Listening to the news over the last few nights, and Brendan Nelson on Radio National Breakfast Thursday morning, I’ve found myself agog at the audacity of a coalition opposition attempting to pin the Rudd government for the country’s current economic situation.
Eleven, almost twelve years of inattention to the realities of boom-time Australia from 1996 to 2007, glad-handing the electorate with tax cuts come election time, failing to realise on Keating initiatives such as the superannuation guarantee scheme for the long term benefit of all Australians, seem to have entirely slipped the collective coalition memory. To every boom there is a bust, but for the Howardian politick, the sound of the good times rolling drowned out all warnings from the RBA.
Brendan Nelson, et al, now that they’ve had to abandon the government seats in the House, seem to also have abandoned reality. The reality which saw them thrown out of government because of rising interest rates and falling voter enthusiasm, among a plethora of other political ills. The seats they occupy on the opposition benches must be magnetic. They seem to have wiped clean the mental hard-drives of coalition members. They don’t remember the decade and more of largesse which kept them in power and the 12 separate warnings of impending economic distress from the Reserve Bank. If ignorance of the past is bliss, the federal opposition must be deliriously happy.
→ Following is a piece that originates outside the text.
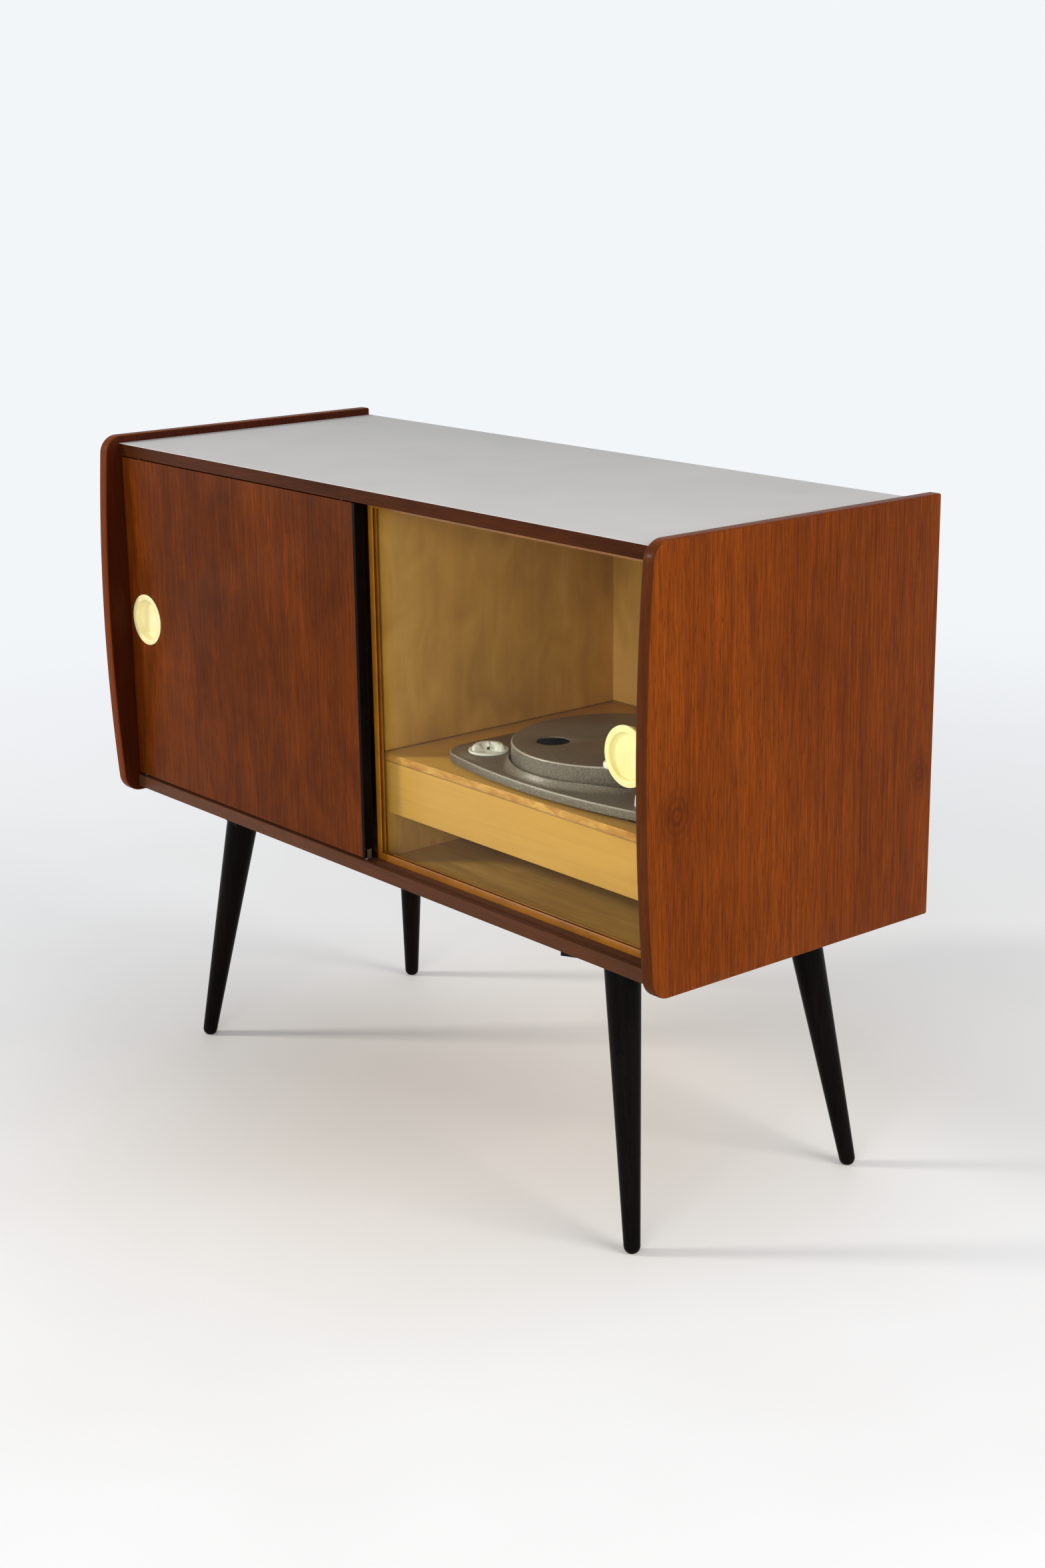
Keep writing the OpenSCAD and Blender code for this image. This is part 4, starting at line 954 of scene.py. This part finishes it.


# %% [markdown]
# The side boards are a warm brown with straight grain, with painted light that makes them lighter
# at the front and darker towards the back. Their front edges are darker, partly a darker stain and
# partly painted shade, and the left one is lifted towards orange as painted light. Their inner
# faces in front of the doors are painted a deep red-brown as painted shade, and the right board has
# two ringed knots.

# %% Veneer of the sides
KNOTS = (((0.5, -0.164, 0.503), 0.034, (1, 1.0, 0.75), 0.25),  # place, reach, squash, rings
         ((0.5, 0.183, 0.480), 0.030, (1, 1.2, 0.8), 0.2))
RINGS_PER_M = 900
veneer = Finish("veneer")
x, y, _ = veneer.xyz
# Painted light: the boards are lighter at the front and darker towards the back.
painted_falloff = veneer.clamp(y, -0.19, -0.14) * 0.08 + veneer.clamp(y, -0.1, 0.04) * 0.06 - 0.02
colour, height = wood(veneer, Z, STAIN, 0.4, drift=0.34, streak=0.2, fibre=0.62, pore=0.56,
                      blotch=0.14, stripe=0.34, shade=painted_falloff)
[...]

On Lateline we saw the alternative government’s court jester, Tony Abbott, claiming the country is dogged by a Prime Minister which no-one understands, primarily because he speaks fluent Mandarin. I can’t see the link, other than ardent jealousy on the part of Abbott. He claims nothing is happening to resolve the economic woes we currently experience, because Labor is obsessed with reviews, and committees. Frankly, I’d have thought investigating the innards of an ailing patient complaining of deep-seated pain would be the right thing for any doctor to be doing. Similarly with economic strategists investigating a less than desirable fiscal situation. Abbott would rather adopt the approach of “take two and don’t call me, I’ll call you”. Something of a hallmark of conservative politics in this country. It’s all just opportunistic politics, at best.
In order to fix something, it’s important to understand firstly just how broken it is, where it’s broken and how it broke before taking to the tools and wading blithely into the machinery. The coalition bags Grocery Choice and Fuel Watch, yet even the Western Australian opposition leader believes that Fuel Watch in that state serves a valid purpose in allowing the voting public access to information of value to them. Whether these schemes actually save people money is up to how people use the information provided. The important issue is the provision of the information.
I don’t agree with additional taxes, but I’m not in the least impacted by more costly alco-pops and certainly can’t afford to buy cars costing more than $58,000. I’d suggest I’m merely one of millions of other bog-standard Australian voters. Those who wish to, and can, should pay for the privilege. It’s a simple formula. As for increasing the luxury car tax percentage being a brake on innovation, I’m yet to see any concrete evidence that lower tariffs on Landcruiser Sahara’s is going to ease our climate change worries.
We’re now nine months into the Rudd government’s first term. We’ve a ways to go before any judgments on its economic credentials can rightfully be passed. Yes, there has been symbolism more than content, to date, but that symbolism is what the voters elected the new government for. There can be no escaping that point. Some symbolism was, and still is, necessary. I believe no valid economic judgments can be properly made until year three. The current global downturn would have eased a little by then and Australia’s two-tier economy would have either split further, or evened out as a result of government initiatives. If not, we’ll have good reasons to whinge at that point because a lot of us will genuinely be worse off. Right now it’s wait and see, steady as she goes. Right now, it’s time for the Rudd government to start putting it’s act into gear. As Paul Keating opined, time to start that narrative. Tell the nation where it’s heading, and why. Delaying longer only leaves the government open to genuine attacks due to inaction. The current crop of opposition attacks are feathers being whipped against rhino hide. Further delays might see those feathers become sharp needles.